SUPPLIED DATA:
====

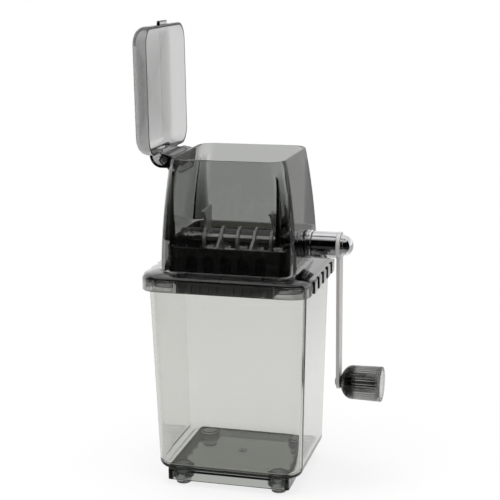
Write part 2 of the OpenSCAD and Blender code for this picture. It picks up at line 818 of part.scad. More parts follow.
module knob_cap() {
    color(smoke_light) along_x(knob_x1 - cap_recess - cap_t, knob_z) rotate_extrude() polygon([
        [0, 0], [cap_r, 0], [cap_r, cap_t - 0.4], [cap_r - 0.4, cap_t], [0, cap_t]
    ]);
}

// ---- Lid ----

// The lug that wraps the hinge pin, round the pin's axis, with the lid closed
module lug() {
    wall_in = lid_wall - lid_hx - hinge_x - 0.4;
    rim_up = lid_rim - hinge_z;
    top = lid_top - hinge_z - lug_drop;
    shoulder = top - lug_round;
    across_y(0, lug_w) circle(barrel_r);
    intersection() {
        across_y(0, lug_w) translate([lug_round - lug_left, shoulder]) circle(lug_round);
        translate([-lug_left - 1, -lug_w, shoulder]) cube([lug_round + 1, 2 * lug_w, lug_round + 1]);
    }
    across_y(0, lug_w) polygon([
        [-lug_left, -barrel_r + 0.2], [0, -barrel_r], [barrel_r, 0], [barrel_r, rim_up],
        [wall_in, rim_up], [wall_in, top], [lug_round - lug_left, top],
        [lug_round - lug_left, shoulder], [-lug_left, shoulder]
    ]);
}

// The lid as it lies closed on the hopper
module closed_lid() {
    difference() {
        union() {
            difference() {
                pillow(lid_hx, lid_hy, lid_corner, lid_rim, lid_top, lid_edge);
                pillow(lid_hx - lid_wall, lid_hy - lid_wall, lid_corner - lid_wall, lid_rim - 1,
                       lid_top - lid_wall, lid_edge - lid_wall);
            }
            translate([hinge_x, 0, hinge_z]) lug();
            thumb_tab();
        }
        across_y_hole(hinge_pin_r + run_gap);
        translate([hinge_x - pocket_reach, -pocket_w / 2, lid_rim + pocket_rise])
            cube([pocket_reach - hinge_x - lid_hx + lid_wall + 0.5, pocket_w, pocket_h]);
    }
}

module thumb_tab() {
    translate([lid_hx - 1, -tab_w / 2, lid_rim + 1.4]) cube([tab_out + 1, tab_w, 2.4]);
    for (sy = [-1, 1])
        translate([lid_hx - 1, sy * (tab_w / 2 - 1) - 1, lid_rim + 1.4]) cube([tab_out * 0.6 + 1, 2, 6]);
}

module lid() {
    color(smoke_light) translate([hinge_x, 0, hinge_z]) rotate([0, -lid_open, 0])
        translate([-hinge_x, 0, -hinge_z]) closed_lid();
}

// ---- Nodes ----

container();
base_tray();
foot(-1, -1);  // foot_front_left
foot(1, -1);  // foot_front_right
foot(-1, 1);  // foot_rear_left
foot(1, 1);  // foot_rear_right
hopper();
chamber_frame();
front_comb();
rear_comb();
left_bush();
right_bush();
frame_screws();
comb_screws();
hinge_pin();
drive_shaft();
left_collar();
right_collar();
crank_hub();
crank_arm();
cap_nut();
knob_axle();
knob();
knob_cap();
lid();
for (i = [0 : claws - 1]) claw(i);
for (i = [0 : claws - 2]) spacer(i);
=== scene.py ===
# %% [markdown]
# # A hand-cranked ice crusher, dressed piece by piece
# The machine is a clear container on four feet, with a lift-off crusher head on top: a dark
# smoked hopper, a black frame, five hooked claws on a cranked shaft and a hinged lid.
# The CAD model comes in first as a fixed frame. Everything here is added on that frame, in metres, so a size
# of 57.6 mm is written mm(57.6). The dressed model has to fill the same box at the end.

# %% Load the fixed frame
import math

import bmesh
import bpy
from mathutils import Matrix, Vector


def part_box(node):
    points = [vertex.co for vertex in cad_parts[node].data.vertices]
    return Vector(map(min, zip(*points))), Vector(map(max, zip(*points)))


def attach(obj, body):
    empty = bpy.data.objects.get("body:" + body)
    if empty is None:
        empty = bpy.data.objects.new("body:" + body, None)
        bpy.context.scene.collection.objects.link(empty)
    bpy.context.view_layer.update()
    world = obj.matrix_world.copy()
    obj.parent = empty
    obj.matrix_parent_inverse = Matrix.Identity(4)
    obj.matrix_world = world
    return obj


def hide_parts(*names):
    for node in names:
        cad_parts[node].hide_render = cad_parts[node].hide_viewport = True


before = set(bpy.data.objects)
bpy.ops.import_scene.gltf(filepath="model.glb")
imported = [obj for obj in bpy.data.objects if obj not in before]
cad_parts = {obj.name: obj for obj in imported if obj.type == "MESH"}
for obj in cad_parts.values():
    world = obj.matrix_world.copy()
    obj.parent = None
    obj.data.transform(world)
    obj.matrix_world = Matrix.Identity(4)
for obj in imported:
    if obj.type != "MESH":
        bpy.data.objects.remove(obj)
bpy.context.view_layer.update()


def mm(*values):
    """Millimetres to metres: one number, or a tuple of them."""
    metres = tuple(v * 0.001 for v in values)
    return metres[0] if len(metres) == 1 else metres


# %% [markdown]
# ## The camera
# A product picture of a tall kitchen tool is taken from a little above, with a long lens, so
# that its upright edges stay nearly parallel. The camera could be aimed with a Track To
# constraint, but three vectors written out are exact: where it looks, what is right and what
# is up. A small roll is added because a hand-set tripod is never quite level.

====

Exactly repeat the lines from the line with "knob_axle();" to the line with "points = [vertex.co", including both, and output nothing else.

WRITTEN RESPONSE:
knob_axle();
knob();
knob_cap();
lid();
for (i = [0 : claws - 1]) claw(i);
for (i = [0 : claws - 2]) spacer(i);
=== scene.py ===
# %% [markdown]
# # A hand-cranked ice crusher, dressed piece by piece
# The machine is a clear container on four feet, with a lift-off crusher head on top: a dark
# smoked hopper, a black frame, five hooked claws on a cranked shaft and a hinged lid.
# The CAD model comes in first as a fixed frame. Everything here is added on that frame, in metres, so a size
# of 57.6 mm is written mm(57.6). The dressed model has to fill the same box at the end.

# %% Load the fixed frame
import math

import bmesh
import bpy
from mathutils import Matrix, Vector


def part_box(node):
    points = [vertex.co for vertex in cad_parts[node].data.vertices]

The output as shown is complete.